Eoin Colfer, Airman
Puffin £10.99
We all dream of flying, and none more so than the boys who (like my own son) got one of those ace remote-controlled aeroplanes that the Science Museum now excels at. Yet where other generations took flight with tales from Babar to Jules Verne our own generation prefer to reflect on the fate of Icarus instead. Philip Pullman has a splendid aeronaut in His Dark Materials, and Kenneth Oppel wrote Airborn and its magnificent sequel Skybreaker, but it pretty much seemed as if 9/11 and the ineptitude of Heathrow put paid to the romance of flying for good. Happily, it is not so.
Best-known for his terrific techno-fairies in the Artemis Fowl series, Eoin Colfer has come up with an entirely different hero in Conor Broekhart, a boy born in a hot air balloon who becomes obsessed with flying. His father is Captain of the Sharpshooter, working for the king of two real-life islands off the west coast of Ireland, the Saltees, where fantastical diamond mines have made the reigning Trudeau family immensely rich. The Saltees are a backwater, trading diamonds for everything they need. If they can transport the diamonds by air rather than sea, the islands can be transformed.
Far too cute in the opening chapters, Conor rescues the King’s daughter from a tower seconds before it is blown up. Brilliant at fencing, a budding inventor, adored by pretty Princess Isabella and made a knight as a mere boy – I could hear the 11-year-old boys retching into their school-bags. Mercifully, everything in young Conor’s charmed life goes wrong. Save your book tokens and fasten your seat-belts, because in Chapter Four, Airman takes off into a genuine blast of a tale.

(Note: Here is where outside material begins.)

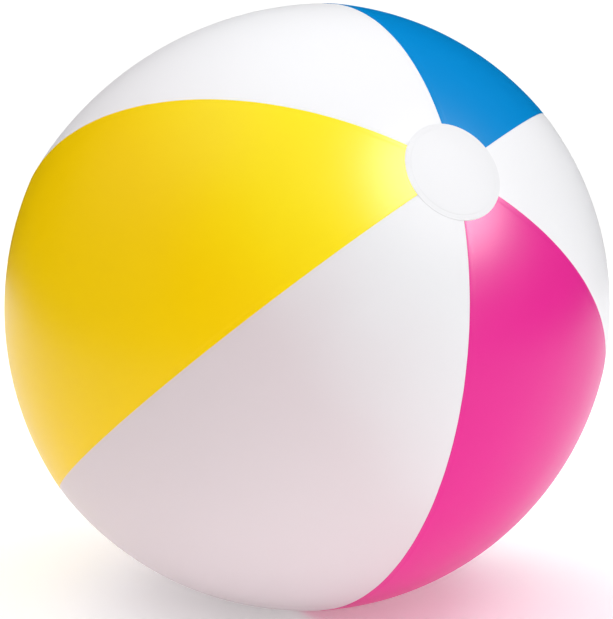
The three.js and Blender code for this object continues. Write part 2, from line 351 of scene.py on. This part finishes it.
def film_material(name, colour, shade, shine):
    """Glossy vinyl film, whose colour goes over into a painted shade colour away from the lit side."""
    material, tree, shader = principled(name)
    where = node(tree, "ShaderNodeTexCoord").outputs["Object"]
    outwards = node(
        tree,
        "ShaderNodeVectorMath",
        {0: where, 1: tuple(ball_centre)},
        operation="SUBTRACT",
    ).outputs[0]
    lit = node(
        tree,
        "ShaderNodeVectorMath",
        {0: outwards, 1: tuple(LIT_SIDE / EQUATOR_RADIUS)},
        operation="DOT_PRODUCT",
    ).outputs["Value"]
    cloud = noise(tree, where, CLOUD_SCALE)
    drift = node(
        tree,
        "ShaderNodeMath",
        {0: cloud, 1: DRIFT, 2: lit},
        operation="MULTIPLY_ADD",
    ).outputs[0]
    share = node(
        tree,
        "ShaderNodeMapRange",
        {"Value": drift, "From Min": LIT_FROM, "From Max": SHADED_UP_TO},
        interpolation_type="SMOOTHSTEP",
    ).outputs[0]
    # painted shade: the base colour turns from the lit colour to the shaded one away from LIT_SIDE
    tint = node(
        tree,
        "ShaderNodeMix",
        {"Factor": share, "A": (*colour, 1), "B": (*shade, 1)},
        data_type="RGBA",
    )
    tree.links.new(tint.outputs["Result"], shader.inputs["Base Color"])
    wipe = node(
        tree,
        "ShaderNodeMapRange",
        {
            "Value": noise(tree, where, WIPE_SCALE, detail=4.0),
            "To Min": FILM_ROUGHNESS[0],
            "To Max": FILM_ROUGHNESS[1],
        },
    ).outputs[0]
    tree.links.new(wipe, shader.inputs["Roughness"])
    shader.inputs["Specular IOR Level"].default_value = shine
    grain = noise(tree, where, GRAIN_SCALE)
    bump = node(
        tree,
        "ShaderNodeBump",
        {"Height": grain, "Strength": GRAIN_STRENGTH, "Distance": GRAIN_DEPTH},
    )
    tree.links.new(bump.outputs[0], shader.inputs["Normal"])
    return material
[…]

The Trudeau family’s rivals have always been the Bonvilains, and once Conor is fourteen, the treacherous Bonvilain murders the King and Conor’s best adult friend, the French inventor and fencing teacher Victor. While the Broekharts are made to believe that their son has died defending them, Conor’s face is masked by a “lunatic box” and he is sent pseudonymously to Little Saltee as a regicide and murderer. Nobody has ever escaped the island, which is run by a sadistic bunch of guards and criminals, under the bullying Billtoe.
If you think you spot not one but two novels by Dumas pere et fils, you are right. The Man in the Iron Mask meets The Count of Monte Cristo, and Conor realises that the next time he must kill his tormentor, using his fencing skills. His aerial escape from the island, acquisition of a fortune in diamonds and eventual return to rescue Isabella and his family is pure cheese, which Steven Speilberg should instantly, and gratefully, snap up.
Colfer’s witty fluency needs a stronger editorial hand to make the next book in the series as taut as it should be. Poor Edmond Dantes was enriched in every sense by his burning desire of vengeance in the Chateau d’If, and even Phileas Fogg lost his starch when he fell for his Indian widow. A few more foibles would make the “visionary” Broekhart more like the kind of hero whom girls fall in love with and boys want to be.
Meanwhile, better fun than this will be hard to come by. Airman will waft you over the shallows of the forthcoming Year of Literacy, and out into the wine-dark seas of true adventure. Enjoy it while it lasts.